Le délit d’entrave peut prendre plusieurs formes, qu’il est essentiel pour les élus de savoir identifier afin de faire valoir leurs droits.
| Type d’entrave | Exemple concret | Sanction encourue |
|---|---|---|
| Non-consultation | Décision prise sans consulter le CSE | 7 500€ d’amende |
| Information tardive | Documents transmis hors délai | 7 500€ d’amende |
| Entrave à la constitution | Non-organisation des élections | 7 500€ + 1 an prison |
Face à un manquement, le CSE dispose de plusieurs recours. Il peut saisir le tribunal judiciaire en référé pour obtenir la communication des documents ou la suspension d’une décision. Comprendre ce cadre légal est indispensable pour garantir un dialogue social équilibré.

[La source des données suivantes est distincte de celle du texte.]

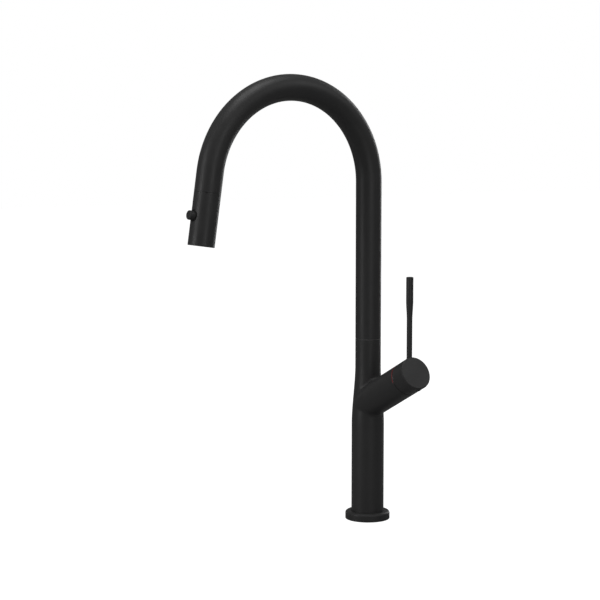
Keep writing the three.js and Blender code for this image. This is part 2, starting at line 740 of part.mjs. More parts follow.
function hoseNut() {
  const [low, high] = NUT_SEAL;
  const profile = [
    [HOSE_BORE, nutFoot],
    [nutR, nutFoot],
    [nutR, low],
    [nutR - NUT_GROOVE, low],
    [nutR - NUT_GROOVE, high],
    [nutR, high],
    [nutR, NUT_TOP],
    [HOSE_BORE, NUT_TOP],
    [HOSE_BORE, nutFoot],
  ];
  return piece("hose_nut", turned(profile, PLAIN), "brass");
}

function nutORing() {
  const cord = 0.5;
  const middle = (NUT_SEAL[0] + NUT_SEAL[1]) / 2;
  return piece("nut_oring", cordRing(nutR - NUT_GROOVE + 0.2 + cord, cord, middle), "rubber");
}

// ---------------------------------------------------------------- spray head, in the head's frame

const VALVE_R = 3.7; // check valve in the inlet's floor
const seatFloor = inletFloor + 4; // the hose nut seats above this

function sprayInlet() {
  const profile = [
    [VALVE_R + GAP, inletFloor],
    [headBore - 2.6, inletFloor],
    [headBore - 2.6, -5],
    [headBore - GAP, -5],
    [headBore - GAP, lipZ - GAP],
    [collarR, lipZ - GAP],
    [collarR, COLLAR_TOP - 0.6],
    [recessOuter, COLLAR_TOP],
    [recessOuter, COLLAR_TOP - 2],
    [recessInner, COLLAR_TOP - 2],
    [recessInner, COLLAR_TOP],
    [nutFit, COLLAR_TOP],
    [nutFit, seatFloor],
    [VALVE_R + GAP, seatFloor],
    [VALVE_R + GAP, inletFloor],
  ];
  return piece("spray_inlet", turned(profile, FITTED), "plastic");
}

function collarMagnet() {
  const magnet = ring(recessInner + GAP, recessOuter - GAP, COLLAR_TOP - 2 + GAP, COLLAR_TOP);
  return piece("collar_magnet", magnet, "magnet");
}

const checkValve = () =>
  piece("check_valve", ring(2, VALVE_R, inletFloor + GAP, seatFloor - GAP, PLAIN), "plastic");

const atButton = (geometry) => alongY(geometry).translate(0, 0, BUTTON_Z);

function sprayShell() {
  const edge = 0.5;
  const profile = [
    [headBore, -HEAD_LENGTH],
    [SPOUT_R - edge, -HEAD_LENGTH],
    [SPOUT_R, edge - HEAD_LENGTH],
    [SPOUT_R, -SEAM - GAP],
    [SPOUT_R - GAP, -SEAM],
    [collarR + GAP, -SEAM],
    [collarR + GAP, lipZ],
    [headBore, lipZ],
    [headBore, -HEAD_LENGTH],
  ];
  const window = solid(atButton(rod(bezelR + GAP, -SPOUT_R - 2, -SPOUT_R + 6)));
  return piece("spray_shell", cut(solid(turned(profile)), window), "black");
}

const SPOOL_FRONT = 3; // the spool's inner end, past the head's axis, with the button out
const springFront = SPOOL_FRONT + 0.4;
const springBack = springFront + 5.6;

// A bored barrel: the feed comes down its middle, the spool crosses it, and two ways lead on to the face. A
// pocket on the button's side leaves room for the button's travel.
function diverterBody() {
  const barrel = solid(rod(barrelR, barrelEnd, inletFloor - GAP));
  const feed = solid(rod(4, BUTTON_Z, inletFloor, PLAIN));
  const spoolBore = solid(atButton(rod(SPOOL_R + GAP, -barrelR - 1, springBack + 0.4, PLAIN)));
  const pocket = solid(atButton(rod(BUTTON_R + GAP, -barrelR - 1, buttonBack + BUTTON_TRAVEL + GAP, FITTED)));
  const streamWay = solid(rod(2.5, barrelEnd - 1, BUTTON_Z, PLAIN));
  const sprayWay = solid(rod(1.6, barrelEnd - 1, BUTTON_Z, PLAIN).translate(0, SPOOL_FRONT + 3.6, 0));
  return piece("diverter_body", cut(barrel, feed, spoolBore, pocket, streamWay, sprayWay), "plastic");
}

const STUB_R = 1.6; // the spool's stub, in the button
const stubEnd = buttonBack - 3.1;

function diverterSpool() {
  const waist = SPOOL_R - 1.4;
  const profile = [
    [0, stubEnd],
    [STUB_R, stubEnd],
    [STUB_R, buttonBack + GAP],
    [SPOOL_R, buttonBack + GAP],
    [SPOOL_R, -4],
    [waist, -4],
    [waist, 0],
    [SPOOL_R, 0],
    [SPOOL_R, SPOOL_FRONT],
    [0, SPOOL_FRONT],
  ];
  return piece("diverter_spool", atButton(turned(profile, PLAIN)), "brass");
}

// The return spring stands in the bore behind the spool.
function buttonSpring() {
  const turns = 3;
  const steps = 10 * turns;
  const wire = 0.3;
  const coil = SPOOL_R - 0.8;
  const rise = springBack - springFront - 2 * wire;
  const stations = [];
  for (let i = 0; i <= steps; i++) {
    const a = (2 * Math.PI * turns * i) / steps;
    const y = springFront + wire + (rise * i) / steps;
    const point = new THREE.Vector3(coil * Math.cos(a), y, BUTTON_Z + coil * Math.sin(a));
    const pitch = rise / (2 * Math.PI * turns);
    const along = new THREE.Vector3(-coil * Math.sin(a), pitch, coil * Math.cos(a)).normalize();
    stations.push(station(point, along));
  }
  return piece("button_spring", swept(stations, wire, 6), "steel");
}

function buttonCap() {
  const face = -SPOUT_R - BUTTON_OUT;
  const edge = 0.6;
  const profile = [
    [0, face],
    [BUTTON_R - edge, face],
    [BUTTON_R, face + edge],
    [BUTTON_R, buttonBack],
    [STUB_R + GAP, buttonBack],
    [STUB_R + GAP, stubEnd - GAP],
    [0, stubEnd - GAP],
  ];
  return piece("button_cap", atButton(turned(profile, FITTED)), "black");
}

const buttonBezel = () =>
  piece("button_bezel", atButton(ring(BUTTON_R + GAP, bezelR, 0.5 - SPOUT_R, -barrelR - GAP)), "trim");

const faceOut = -HEAD_LENGTH;

function sprayPlate() {
  const inner = AERATOR_R + GAP;
  const outer = headBore - GAP;
  const ringR = (inner + outer) / 2;
  const jets = [];
  for (let i = 0; i < JETS; i++) {
    const a = (2 * Math.PI * i) / JETS;
    const jet = rod(0.7, faceOut - 1, plateTop + 1, 6).translate(ringR * Math.cos(a), ringR * Math.sin(a), 0);
    jets.push(solid(jet));
  }
  return piece("spray_plate", cut(solid(ring(inner, outer, faceOut + 0.4, plateTop)), ...jets), "trim");
}

const aeratorBore = AERATOR_R - AERATOR_WALL;

const aeratorHousing = () =>
  piece("aerator_housing", ring(aeratorBore, AERATOR_R, faceOut + 0.6, barrelEnd - GAP), "steel");

function aeratorInsert() {
  const disc = solid(rod(aeratorBore - GAP, faceOut + 1, plateTop, PLAIN));
  const half = aeratorBore * 0.65;
  const slots = [-2, 0, 2].map((x) => solid(block(x - 0.4, x + 0.4, -half, half, faceOut - 1, plateTop + 1)));
  return piece("aerator_insert", cut(disc, ...slots), "plastic");
}

// ---------------------------------------------------------------- assembly

const faucet = new THREE.Group();
faucet.name = "pull_down_kitchen_faucet";

faucet.add(
  bodyCasting(),
  baseFlange(),
  flangeSeal(),
  shank(),
  deckGasket(),
  deckWasher(),
  lockNut(),
  waterTail("cold_inlet_tail", PIPE_FAN),
  waterTail("hot_inlet_tail", -PIPE_FAN),
  waterTail("outlet_tail", 0),
  hoseInColumn(),
  swivelSpigot(),
  spigotORing("lower_oring", ORING_Z[0]),
  spigotORing("upper_oring", ORING_Z[1]),
  circlip(),
  slipWasher(),
  spoutBush(),
  spoutTube(),
  hoseInSpout(),
);

const branch = new THREE.Group();
branch.name = "valve_and_handle";
branch.applyMatrix4(branchFrame);
branch.add(
  portSeal(),
  cartridgeBase(),
  fixedDisc(),
  movingDisc(),
  discCarrier(),
  cartridgeRotor(),
  cartridgeHousing(),
  cartridgeNut(),
  stemPin(),
  valveStem(),
  domeRing(),
  indexStrip("hot_index", -1, "red"),
  indexStrip("cold_index", 1, "blue"),
  handleCap(),
  lever(),
  setScrew(),
  screwPlug(),
);
faucet.add(branch);

const head = new THREE.Group();
head.name = "dock_and_spray_head";
head.position.copy(tailPoint(TAIL));
head.rotation.x = headTilt;
head.add(
  dockRing(),
  dockMagnet(),
  hoseLead(),
  hoseNut(),
  nutORing(),
  sprayInlet(),
  collarMagnet(),
  checkValve(),
  sprayShell(),
  diverterBody(),
  diverterSpool(),
  buttonSpring(),
  buttonCap(),
  buttonBezel(),
  sprayPlate(),
  aeratorHousing(),
  aeratorInsert(),
);
faucet.add(head);

export default faucet;
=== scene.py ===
# %% [markdown]
# # A matte black pull-down kitchen faucet
# This lesson dresses a working CAD model. The CAD pieces already have their places, their joints and their
# sizes, so each visible piece is modelled again as a fine mesh in the same place, and each hidden piece
# keeps its CAD mesh and gets a finish. The first cell loads the CAD model as a fixed frame.

# %% Load the frame
import json
import math

import bmesh
import bpy
import numpy as np
from mathutils import Matrix, Vector


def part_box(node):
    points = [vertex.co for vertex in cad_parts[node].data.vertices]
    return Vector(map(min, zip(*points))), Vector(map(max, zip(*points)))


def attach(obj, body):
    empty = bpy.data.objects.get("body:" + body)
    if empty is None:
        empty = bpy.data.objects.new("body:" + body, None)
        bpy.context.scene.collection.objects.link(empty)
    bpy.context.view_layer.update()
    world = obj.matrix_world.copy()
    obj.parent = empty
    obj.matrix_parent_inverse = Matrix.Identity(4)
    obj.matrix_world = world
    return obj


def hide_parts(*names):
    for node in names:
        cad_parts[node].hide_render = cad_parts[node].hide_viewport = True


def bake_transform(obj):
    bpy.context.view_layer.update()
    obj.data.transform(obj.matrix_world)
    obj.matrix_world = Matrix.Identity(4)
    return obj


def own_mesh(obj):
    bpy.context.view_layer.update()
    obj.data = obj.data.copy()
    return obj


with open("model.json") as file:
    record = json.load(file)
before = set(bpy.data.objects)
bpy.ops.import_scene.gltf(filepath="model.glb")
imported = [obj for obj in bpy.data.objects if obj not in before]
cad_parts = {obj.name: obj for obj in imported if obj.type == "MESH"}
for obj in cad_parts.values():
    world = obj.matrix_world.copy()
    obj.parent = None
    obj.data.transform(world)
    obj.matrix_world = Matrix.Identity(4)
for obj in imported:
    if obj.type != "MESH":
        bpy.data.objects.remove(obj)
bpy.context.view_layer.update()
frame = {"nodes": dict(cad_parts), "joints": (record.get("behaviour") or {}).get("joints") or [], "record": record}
joints = {joint["name"]: joint for joint in frame["joints"]}
MM = 0.001

# %% [markdown]
# ## Camera
# A tall, thin thing is best seen through a long lens from a little above, so that its verticals stay nearly
# upright. The camera is made first, because the framing decides how fine each surface has to be. It stands
# where it sees the outside of the spout on the left and the handle on the right.

# %% Camera
CAMERA_PLACE = Vector((1.5300, -1.1377, 0.4454))
CAMERA_AZIMUTH = 55.61
CAMERA_PITCH = 6.08
SENSOR = 36.0
LENS = 105.16


def looking(azimuth, pitch):
    """The direction of a camera at that azimuth (0 looks along +Y) whose view falls by pitch degrees."""
    a, p = math.radians(azimuth), math.radians(pitch)
    return Vector((-math.sin(a) * math.cos(p), math.cos(a) * math.cos(p), -math.sin(p)))


camera_data = bpy.data.cameras.new("studio_camera")
camera_data.sensor_width = SENSOR
camera_data.lens = LENS
camera = bpy.data.objects.new("studio_camera", camera_data)
bpy.context.scene.collection.objects.link(camera)
camera.location = CAMERA_PLACE
camera.rotation_mode = "QUATERNION"
camera.rotation_quaternion = looking(CAMERA_AZIMUTH, CAMERA_PITCH).to_track_quat("-Z", "Y")
bpy.context.scene.camera = camera
print("camera lens", LENS, "mm at", [round(v, 3) for v in CAMERA_PLACE])

# %% [markdown]
# ## Reading sizes off the frame
# The main sizes come from the boxes of CAD nodes and from the joints. The joints are the best rulers: the
# handle turns about the housing's axis, the spray head slides along the end of the spout, and each hinge has
# a point on its axis. Two local frames follow, one for the slanted valve housing and one for the spray head.

# %% Sizes and local frames
UP = Vector((0, 0, 1))


def local_frame(origin, axis, side):
    """A matrix whose local Z is axis and whose local Y is side, with its origin at a point."""
    z, y = axis.normalized(), side.normalized()
    x = y.cross(z)
    return Matrix.Translation(origin) @ Matrix((x, y, z)).transposed().to_4x4()


body_low, body_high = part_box("body_casting")
tube_low, tube_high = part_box("spout_tube")
COLUMN_R = -body_low.x
NECK_TOP = body_high.z
BODY_FOOT = body_low.z
TUBE_R = (tube_high.x - tube_low.x) / 2
TUBE_FOOT = tube_low.z

out_axis = Vector(joints["handle_turn"]["axis"]).normalized()
BRANCH = local_frame(Vector(joints["handle_turn"]["pos_m"]), out_axis, Vector((0, 1, 0)))
BRANCH_R = body_high.y
lean = out_axis.z
BRANCH_END = (body_high.x - BRANCH_R * lean) / out_axis.x
PIVOT_S = (Vector(joints["handle_tilt"]["pos_m"]) - BRANCH.translation).dot(out_axis)
CAP_EDGE = 0.5 * MM  # the chamfer of the CAD cap, which sets where its box ends
CAP_END = (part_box("handle_cap")[1].x - (BRANCH_R - CAP_EDGE) * lean) / out_axis.x

pull_axis = Vector(joints["spray_pull"]["axis"]).normalized()
SEAM = Vector(joints["spray_twist"]["pos_m"])
HEAD = local_frame(SEAM, -pull_axis, Vector((0, -pull_axis.z, pull_axis.y)))
SEAM_GAP = 0.08 * MM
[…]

En fin de compte, la bonne tenue des consultations obligatoires n’est pas seulement une question de conformité. C’est une question d’équilibre, où les droits des représentants du personnel à être informés et consultés garantissent que les décisions de l’entreprise sont prises de manière éclairée et juste.
Questions fréquentes sur les obligations CSE
Quelle est la politique d’augmentations (individuelle ou collective) ?
Il s’agit d’une question clé à poser lors de la consultation sur la politique sociale. La réponse permet d’analyser la stratégie de rémunération de l’entreprise et de veiller à l’équité salariale entre les salariés.
Comment évolue la masse salariale en fonction de l’effectif ?
Cet indicateur est essentiel pour comprendre la stratégie RH de l’entreprise. Une masse salariale qui augmente moins vite que l’effectif peut indiquer une politique de modération salariale ou de recrutement sur des postes moins qualifiés.
De quoi se compose la masse salariale (salaire fixe et variable) ?
Cette question permet d’évaluer la structure de la politique de rémunération. Une part variable importante peut être un facteur de motivation, mais aussi d’incertitude pour les salariés, et son évolution doit être suivie attentivement par le CSE.